My question is, compared to the tractor industry, how is the addressable market size in the construction industry, like it would be 1/3, 1/4, 1/5? Can you please share?

A
Aashim Relan
executive

It would be the same as how many construction equipment are produced in India and how many of the engines are produced. I don't have the number as such off hand. It's smaller, right? So it would be roughly, I would guess, about 20% of the tractor industry or slightly under 20%. But this is a guesstimate because I don't have the numbers in front of me. However, this is a very attractive segment as this has a lot of adjacencies for our part, which are tech-oriented. And for that as well, the content is very high.

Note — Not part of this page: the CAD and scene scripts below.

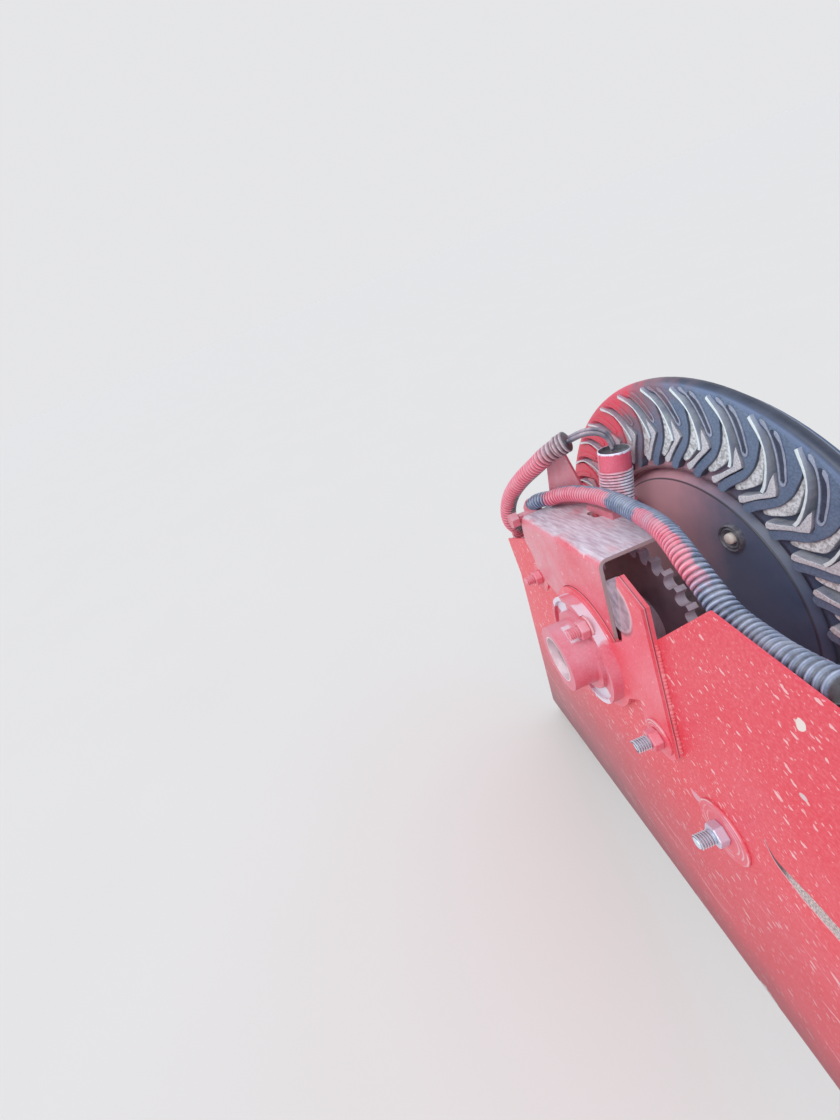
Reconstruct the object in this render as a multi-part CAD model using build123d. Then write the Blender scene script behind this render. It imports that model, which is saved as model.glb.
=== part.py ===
"""Chain-driven lugged wheel in the side frame of a harvesting machine.

A pressed side panel carries a welded bearing plate, a folded bracket and a
cast bearing housing. The shaft runs in the housing and turns a sprocket and a
wheel whose face has 36 hooked rubber lugs. Three corrugated conduits run
along the frame.

Everything is drawn about the shaft: X runs along the panel away from the
frame end, Y out of the panel, Z up, and zero is where the shaft meets the
wheel's face. On export it moves so that zero is the frame-end mount.
"""
from build123d import *
from math import atan2, cos, degrees, pi, radians, sin, sqrt, tan
import os

os.makedirs("parts", exist_ok=True)

# Where things lie, in millimetres
reach = 420.0            # frame end to shaft, along X
shaft_rise = 24.0        # shaft above the frame-end bolts
panel_y = 123.0          # outer face of the side panel, from the wheel's face
mount_inset = 40.0       # frame-end bolts, inside the panel's outer face

# Side panel, a folded sheet
panel_t = 3.0
panel_gap = 3.0          # round the housing's barrel
panel_top = 185.0        # top edge above the shaft
panel_far = 238.0        # far edge beyond the shaft
panel_foot = 374.0       # underside of the foot, straight under the shaft
foot_slope = 0.262       # rise of the foot towards the frame end
foot_roll_r = 36.0       # outside radius where the sheet rolls under
foot_fold_w = 60.0
end_fold_w = 80.0
end_fold_t = 8.0
notch_near = 164.0       # the panel's top edge stops here
notch_foot_x = 111.0
notch_foot_z = 108.0
bay_floor = 46.0         # bottom of the open bay over the housing
bay_near = 86.0
bay_far = 33.0
far_step_z = 60.0        # behind the bracket, where the top edge starts to fall
far_nose_x = 262.0
far_nose_z = 4.0
far_chin_z = -54.0

# Frame-end bolt pattern
end_hole_r = 6.75
end_pitch_y = 44.0
end_pitch_z = 240.0

# Bearing plate on the panel
plate_t = 8.0
plate_ring_r = 74.0
finger_top = 154.0
finger_w = 33.0
finger_drop = 12.0       # the finger's near corner below its top
finger_near_x = 104.5
plate_heel_x = 143.0
plate_heel_z = -20.0
plate_heel_r = 24.0      # round the middle bolt
plate_waist_x = 93.0     # inner corner between heel and ring
plate_waist_z = 9.0

# Folded bracket over the sprocket
bracket_t = 4.0
bracket_top = 146.5      # top of the near end
bracket_len = 197.0
bracket_slope = 0.25     # drop per millimetre of length
bracket_fold_r = 9.0     # outside radius of the fold
bracket_near_x = -35.0
shelf_w = 85.0
shelf_cut_l = 59.0       # cut corner at the shelf's far inner end
shelf_cut_w = 36.0
wall_near_foot_x = -52.0
wall_near_foot_z = 44.0
wall_far_foot_z = 58.0
wall_foot_x = 117.0
wall_foot_z = 17.0
bracket_slot_l = 26.0
bracket_slot_w = 12.0
bracket_slot_x = 72.0
bracket_slot_in = 60.0   # from the wall's face to the slot's middle

# Plate bent up along the cut corner, from its near end and above the shelf there
stop_foot = 10.0
stop_peak = 38.5
stop_peak_h = 65.0
stop_brow = 64.5
stop_brow_h = 53.5

# Bearing housing
flange_r = 66.0
flange_t = 8.0
rim_w = 5.0
rim_t = 4.0
collar_r = 48.0
collar_t = 5.0
boss_r = 39.0
boss_len = 41.0          # from the flange's back face
barrel_r = 40.0
barrel_len = 54.0        # behind the flange
bore_r = 26.0
hole_gap = 0.5
past = 1.0               # how far a cut runs past the face it opens
seat_gap = 2.0           # free space round a nut or washer
bolt_circle_r = 59.0
bolt_turn = 22.0         # degrees from straight up, towards the frame end
lobe_x = -32.0           # cast lobe over the barrel, seen in the open bay
lobe_top = 98.0
lobe_r = 14.5
lobe_t = 16.0
lobe_gap = 4.0           # behind the panel

# Bushings and shaft
fit_gap = 0.05
shaft_r = 17.5
bushing_len = 34.0
bushing_inset = 2.0
outer_recess = 12.0
shaft_recess = 9.0
shaft_out = 2.0          # beyond the end nut
shaft_ring_t = 3.0
shaft_ring_r = 23.0

# Sprocket for a 19.05 mm roller chain
teeth = 30
chain_pitch = 19.05
roller_r = 6.05
tooth_rise = 5.4
sprocket_t = 11.0
sprocket_y = 52.0        # middle of the teeth
sprocket_hub_r = 34.0
housing_gap = 2.0
hub_joint = 12.0         # the sprocket's back face to the wheel's hub

# Wheel
wheel_r = 260.0
lugs = 36
ring_in_r = 164.0
ring_t = 12.0
ring_face = -5.0
ring_edge = 4.0          # cut on the rim's corners
ring_lip = 8.0           # slope on the inner edge
lug_h = 9.0
lug_toe_r = 174.0
lug_elbow_r = 206.0
lug_tip_r = 254.0
lug_elbow_turn = 0.80    # in lug pitches
lug_tip_turn = -0.62
lug_bulge = 8.0
toe_w = 8.0
arm_w = 11.0
disc_t = 4.0
disc_r = 250.0
dish_r = 152.0
dish_depth = 5.0
wheel_hub_r = 42.0
wheel_hub_back = 34.0
cups = 5
cup_circle_r = 127.0
cup_turn = 21.7
cup_r = 14.0
cup_wall = 3.5
cup_h = 5.0
cup_floor = 1.5
stud_r = 4.5
stud_h = 7.0
end_nut_r = 24.0
end_nut_t = 14.0
end_washer_t = 4.0
end_washer_r = 30.0

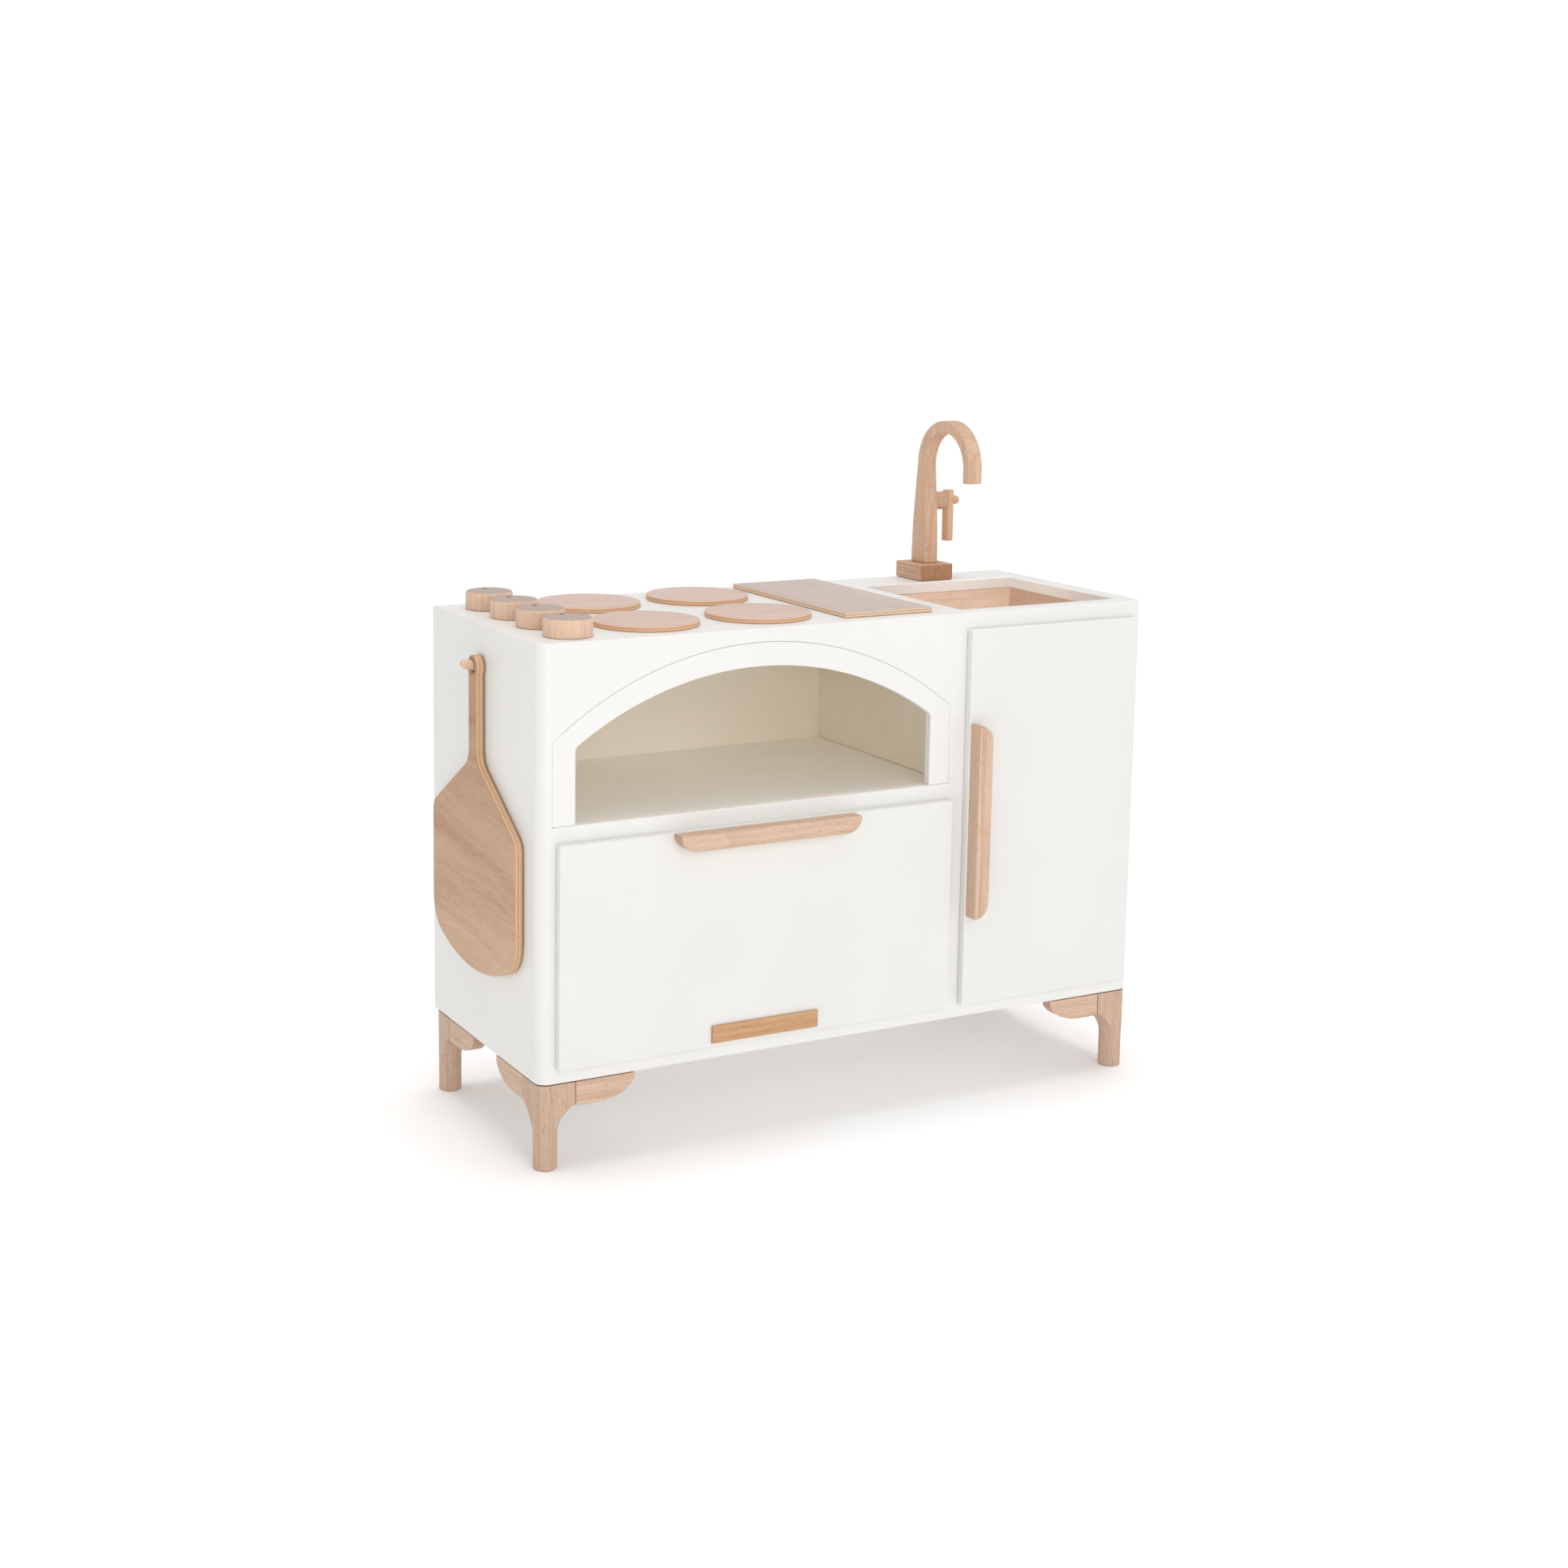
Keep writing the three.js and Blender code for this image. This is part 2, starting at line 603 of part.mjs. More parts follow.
function addTap() {
  const { x, y, base, thickness, tenonRadius, tenonDepth } = TAP;
  const baseBlock = block(
    [x - base.width / 2, x + base.width / 2],
    [base.front, base.back],
    [ON_COUNTER, TAP_BASE_TOP],
  );
  const socket = rod(tenonRadius + GAP, [TAP_BASE_TOP - tenonDepth - 1, TAP_BASE_TOP + MARGIN], 24);
  add("tap_base", cut(baseBlock, socket.translate(x, y, 0)), "beech");

  const halfThick = thickness / 2;
  const hook = alongX(hookOutline(), [x - halfThick, x + halfThick], 14);
  const tenon = rod(tenonRadius, [TAP_BASE_TOP - tenonDepth, TAP_FOOT + 2], 24).translate(x, y, 0);
  add("tap_spout", join(hook, tenon), "beech");

  const bossFrom = x + halfThick + GAP;
  const bossTo = bossFrom + LEVER.bossLength - GAP;
  const pinFrom = bossTo - LEVER.pinDepth;
  const boss = alongXFrom(rod(LEVER.bossRadius, [0, bossTo - bossFrom], 28), bossFrom, y, LEVER.height);
  const bore = rod(LEVER.pinRadius + GAP, [-1, LEVER.pinDepth + 1], 16);
  const bossBore = alongXFrom(bore, pinFrom, y, LEVER.height);
  add("tap_lever_boss", cut(boss, bossBore), "beech");

  const leverX = bossTo + GAP + LEVER.radius;
  const stem = rod(LEVER.radius, [LEVER.bottom, LEVER.top], 24).translate(leverX, y, 0);
  const cross = rod(LEVER.pinRadius + GAP, [-LEVER.radius - MARGIN, LEVER.radius + MARGIN], 16);
  const crossBore = alongXFrom(cross, leverX, y, LEVER.height);
  add("tap_lever", cut(stem, crossBore), "beech");

  const headAt = leverX + LEVER.radius + GAP - pinFrom;
  const domeSteps = 5;
  const dome = Array.from({ length: domeSteps + 1 }, (_, i) => {
    const angle = (i / domeSteps) * (Math.PI / 2);
    const domeHeight = LEVER.pinHeadLength - LEVER.pinCollar;
    const along = headAt + LEVER.pinCollar + domeHeight * Math.sin(angle);
    return [i === domeSteps ? 0 : LEVER.pinHeadRadius * Math.cos(angle), along];
  });
  const pinProfile = [[0, 0], [LEVER.pinRadius, 0], [LEVER.pinRadius, headAt], [LEVER.pinHeadRadius, headAt]];
  const pin = turned([...pinProfile, ...dome], 16);
  add("tap_lever_pin", alongXFrom(pin, pinFrom, y, LEVER.height), "beech");
}

// ---------------------------------------------------------------- peel

// Draws a line towards a corner and rounds the corner off, starting at a distance from it.
function easedCorner(path, corner, next, distance) {
  const from = path.currentPoint.clone();
  const start = from.sub(corner).setLength(distance).add(corner);
  const end = next.clone().sub(corner).setLength(distance).add(corner);
  path.lineTo(start.x, start.y);
  path.quadraticCurveTo(corner.x, corner.y, end.x, end.y);
}

// The blade and handle in y and z: the right half from the foot up to the head, then its mirror image.
function peelOutline() {
  const { bottom, bottomRadius, cornerRadius, halfWidth } = PEEL;
  const { neckHalf, headRadius, holeHeight, holeRadius } = PEEL;
  const bottomCentre = bottom + bottomRadius;
  const cornerY = halfWidth - cornerRadius;
  const meet = Math.asin(cornerY / (bottomRadius - cornerRadius));
  const cornerZ = bottomCentre - (bottomRadius - cornerRadius) * Math.cos(meet);
  const shoulder = new THREE.Vector2(halfWidth, PEEL.shoulder);
  const neckFoot = new THREE.Vector2(neckHalf, PEEL.neckFoot);
  const neckTop = new THREE.Vector2(neckHalf, holeHeight);
  const half = new THREE.Path();
  half.absarc(0, bottomCentre, bottomRadius, 1.5 * Math.PI, 1.5 * Math.PI + meet, false);
  half.absarc(cornerY, cornerZ, cornerRadius, 1.5 * Math.PI + meet, 2 * Math.PI, false);
  easedCorner(half, shoulder, neckFoot, PEEL.shoulderEase);
  easedCorner(half, neckFoot, neckTop, PEEL.neckEase);
  half.absarc(0, holeHeight, headRadius, Math.asin(neckHalf / headRadius) - Math.PI / 2, Math.PI / 2, false);
  const right = half.getPoints(10);
  const left = right.slice(1, -1).reverse().map((point) => new THREE.Vector2(-point.x, point.y));
  const outline = new THREE.Shape([...right, ...left]);
  const hole = new THREE.Path();
  hole.absarc(0, holeHeight, holeRadius, 0, 2 * Math.PI, true);
  outline.holes.push(hole);
  return outline;
}

function addPeel() {
  const back = -PEEL.back;
  const blade = alongX(peelOutline(), [back - PEEL.thickness, back], 12);
  add("pizza_peel", blade.translate(0, PEEL.y, 0), "plyFace");
  const start = -PEG.embed;
  const end = PEG.reach / Math.cos(PEG.tilt);
  const tip = PEG.radius - PEG.chamfer;
  const profile = [[0, start], [PEG.radius, start], [PEG.radius, end - PEG.chamfer], [tip, end], [0, end]];
  add("peel_peg", pegAxis(turned(profile, 20)), "beech");
}

// ---------------------------------------------------------------- assembly

addCase();
addCounter();
addFront();
addLegs();
addDrawer();
addDoor();
addSink();
addHob();
addKnobs();
addBoard();
addTap();
addPeel();

// The overall size, for the origin under its middle.
const bounds = new THREE.Box3().setFromObject(kitchen, true);
kitchen.position.set(-(bounds.min.x + bounds.max.x) / 2, -(bounds.min.y + bounds.max.y) / 2, 0);

export default kitchen;
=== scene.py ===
import math

import bmesh
import bpy
from mathutils import Matrix, Vector


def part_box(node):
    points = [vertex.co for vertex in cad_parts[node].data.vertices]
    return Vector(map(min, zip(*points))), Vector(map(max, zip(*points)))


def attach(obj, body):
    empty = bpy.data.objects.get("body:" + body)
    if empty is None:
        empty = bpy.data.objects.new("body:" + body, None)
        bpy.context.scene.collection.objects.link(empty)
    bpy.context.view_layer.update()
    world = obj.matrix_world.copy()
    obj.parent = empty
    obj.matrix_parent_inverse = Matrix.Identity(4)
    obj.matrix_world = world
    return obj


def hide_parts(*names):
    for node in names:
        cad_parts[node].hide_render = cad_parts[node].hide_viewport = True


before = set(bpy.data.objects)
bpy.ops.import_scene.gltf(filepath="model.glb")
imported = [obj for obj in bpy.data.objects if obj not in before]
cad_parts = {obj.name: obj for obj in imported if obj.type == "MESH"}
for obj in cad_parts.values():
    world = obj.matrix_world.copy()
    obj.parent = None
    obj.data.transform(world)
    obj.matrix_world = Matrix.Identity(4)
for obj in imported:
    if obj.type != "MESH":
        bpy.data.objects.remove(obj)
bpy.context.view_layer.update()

MM = 0.001
SCENE = bpy.context.scene

# ---------------------------------------------------------------- places taken from the CAD model

CASE_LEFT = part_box("side_panel_left")[0].x
CASE_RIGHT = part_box("side_panel_right")[1].x
CASE_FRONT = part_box("face_frame")[0].y
CASE_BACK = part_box("back_panel")[1].y
CASE_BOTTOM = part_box("bottom_panel")[0].z
CEILING, CASE_TOP = (corner.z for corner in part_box("counter_top"))
SHEET_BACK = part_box("face_frame")[1].y
OVEN_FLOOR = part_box("oven_shelf")[1].z
INNER_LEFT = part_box("side_panel_left")[1].x
INNER_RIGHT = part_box("side_panel_right")[0].x
DIVIDER_LEFT, DIVIDER_RIGHT = (corner.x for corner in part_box("centre_divider"))
PANEL_LOW, PANEL_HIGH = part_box("back_panel")


def across(x):
    """Millimetres from the case's left side as an x of the frame."""
    return CASE_LEFT + x * MM


def inward(y):
    """Millimetres behind the case's front face as a y of the frame."""
    return CASE_FRONT + y * MM


# ---------------------------------------------------------------- mesh helpers

def link(name, bm, smooth=True):
    """A new object from a bmesh, with its faces turned outwards. The bmesh is used up."""
    bmesh.ops.recalc_face_normals(bm, faces=bm.faces)
    mesh = bpy.data.meshes.new(name)
    bm.to_mesh(mesh)
    bm.free()
    mesh.shade_smooth() if smooth else mesh.shade_flat()
    obj = bpy.data.objects.new(name, mesh)
    SCENE.collection.objects.link(obj)
    return obj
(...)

And most of the players in this market are international and they do a lot of buying of our products and adjacencies globally from China. So this is an attractive segment for the long term from the perspective of entering in India and then utilizing that also as a platform to export to these guys as there are very big companies present in India, global companies in this.

V
Vaibhav Gupta
analyst

Just a clarification, sir. So realization of our product in construction equipment is similar to what it is in tractors?

A
Aashim Relan
executive

Yes.

V
Vaibhav Gupta
analyst

Got it.

A
Aashim Relan
executive

There's the volumes of construction equipment as well.

Operator

Thank you. I would now like to hand the conference over to Mr. Puru Aggarwal for closing comments.

P
Puru Aggarwal
executive

We appreciate your participation in our earnings call today. We trust that we have addressed all your queries. Should you have any further questions, please feel free to reach out to our Investor Relations advisers at Strategic Growth Advisors. Thank you, and have a pleasant evening.

Operator

On behalf of Sharda Motor Industries Limited, that concludes this conference. Thank you for joining us, and you may now disconnect your lines.